INPUT RECORDS ->

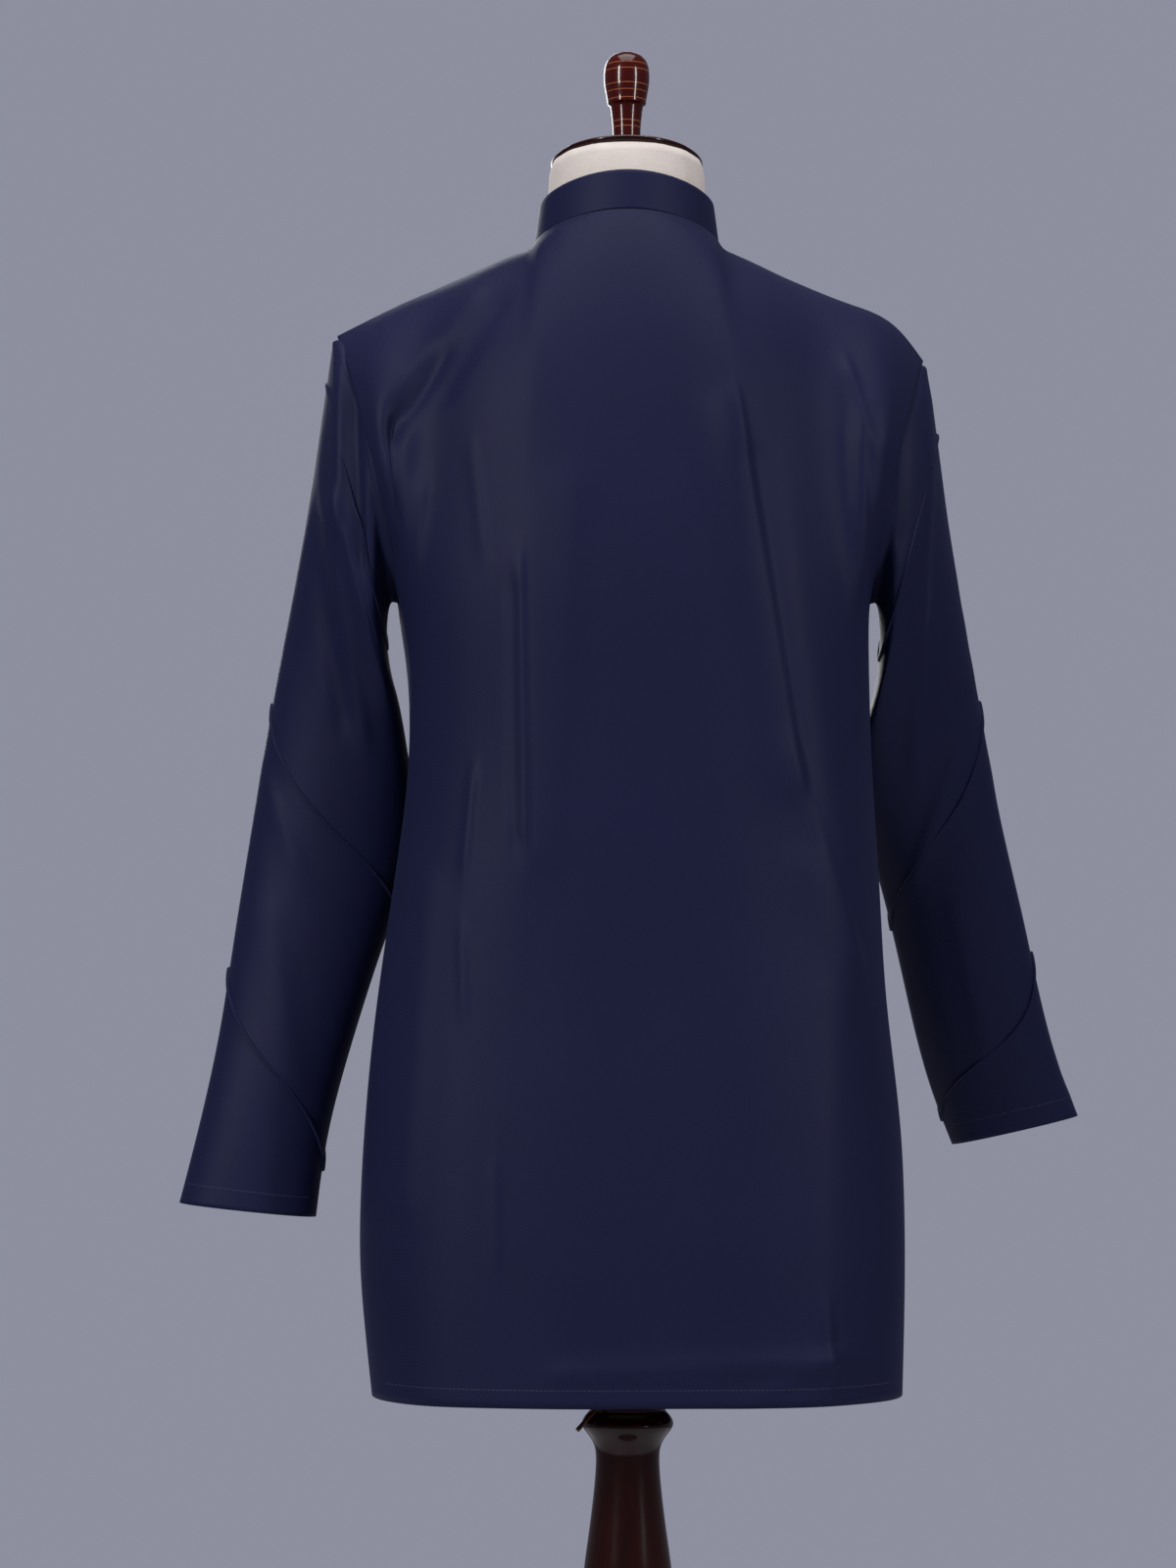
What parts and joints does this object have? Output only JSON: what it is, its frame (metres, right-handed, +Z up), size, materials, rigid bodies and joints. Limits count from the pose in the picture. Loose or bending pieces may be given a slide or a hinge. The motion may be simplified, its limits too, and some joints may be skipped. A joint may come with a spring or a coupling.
{
  "type": "short kurta on a dress form",
  "caption": "Navy short kurta with long tucked sleeves and a plain band collar, worn by a limbless dress form on a turned wooden stand.",
  "frame": {"origin": "middle of the round foot's underside, on the floor", "axes": "+Z up the stand; the wearer faces -Y and the wearer's left is +X"},
  "size_m": [0.71, 0.457, 1.624],
  "materials": {
    "cloth": "matte",
    "cover": "matte",
    "button": "gloss",
    "wood": "gloss"
  },
  "bodies": {
    "root": {"kurta_back": "cloth", "kurta_front": "cloth", "collar": "cloth", "sleeve_left": "cloth", "sleeve_right": "cloth", "tuck_left_1": "cloth", "tuck_left_2": "cloth", "tuck_left_3": "cloth", "tuck_right_1": "cloth", "tuck_right_2": "cloth", "tuck_right_3": "cloth", "placket": "cloth", "button_1": "button", "button_2": "button", "button_3": "button", "form_torso": "cover", "neck_cap": "wood", "handle": "wood", "pillar": "wood", "base": "wood", "lock_peg": "wood"}
  },
  "joints": []
}
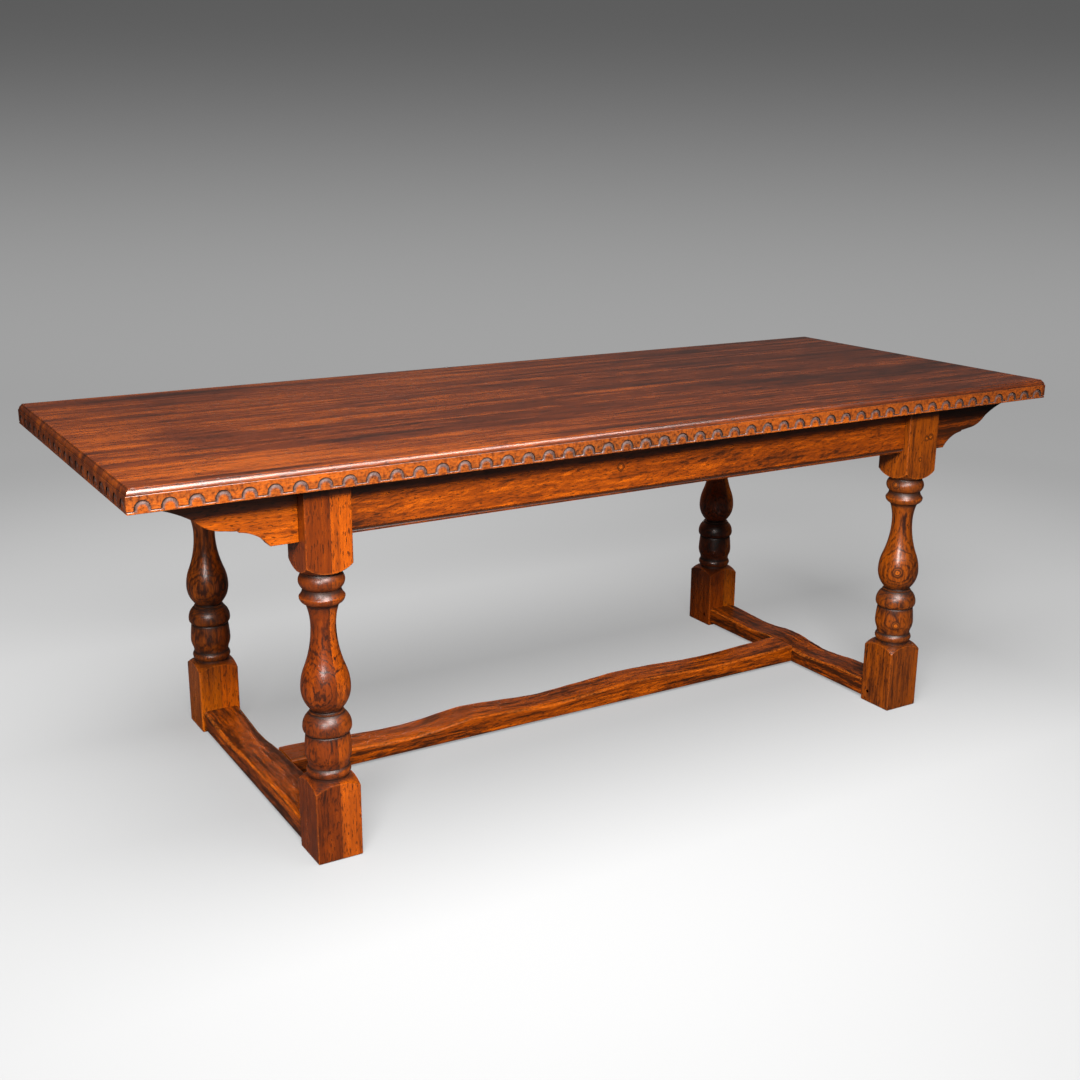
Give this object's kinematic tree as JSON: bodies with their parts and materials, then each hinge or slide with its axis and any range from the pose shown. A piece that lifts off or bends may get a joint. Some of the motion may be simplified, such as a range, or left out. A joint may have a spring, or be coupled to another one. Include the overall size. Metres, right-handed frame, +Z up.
{
  "type": "refectory table",
  "caption": "Long oak dining table with a plank top carved along its edge, on turned legs joined by rails and low stretchers.",
  "frame": {"origin": "on the floor under the middle of the top", "axes": "+X along the length of the table to the viewer's right, +Y towards its back, +Z up"},
  "size_m": [2.134, 0.838, 0.762],
  "materials": {
    "top_oak": "waxed and polished oak, dark red-brown with warm streaks",
    "leg_oak_red": "waxed and polished oak, the redder half of each leg",
    "leg_oak_gold": "waxed and polished oak, the more golden half of each leg",
    "rail_oak": "waxed oak with ray figure",
    "bracket_oak": "waxed oak",
    "stretcher_oak": "waxed oak with worn arrises",
    "plain_oak": "unfinished oak, inside the joints and under the top",
    "screw_steel": "dull steel"
  },
  "bodies": {
    "root": {"top_board_front": "top_oak", "top_board_mid_front": "top_oak", "top_board_mid_back": "top_oak", "top_board_back": "top_oak", "top_tongues": "plain_oak", "leg_front_left_outer": "leg_oak_red", "leg_front_left_inner": "leg_oak_gold", "leg_front_right_outer": "leg_oak_gold", "leg_front_right_inner": "leg_oak_red", "leg_back_left_outer": "leg_oak_red", "leg_back_left_inner": "leg_oak_gold", "leg_back_right_outer": "leg_oak_gold", "leg_back_right_inner": "leg_oak_red", "rail_front": "rail_oak", "rail_back": "rail_oak", "rail_left": "rail_oak", "rail_right": "rail_oak", "bracket_front_left": "bracket_oak", "bracket_front_right": "bracket_oak", "bracket_back_left": "bracket_oak", "bracket_back_right": "bracket_oak", "stretcher_left": "stretcher_oak", "stretcher_right": "stretcher_oak", "stretcher_long": "stretcher_oak", "rail_pegs": "plain_oak", "stretcher_pegs": "plain_oak", "top_buttons": "plain_oak", "button_screws": "screw_steel", "bracket_screws": "screw_steel"}
  },
  "joints": []
}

SET EXERCISE -> Work out how many lines of the listing above include the word "joints". Report only the number.

ANSWER TO THE EXERCISE -> 4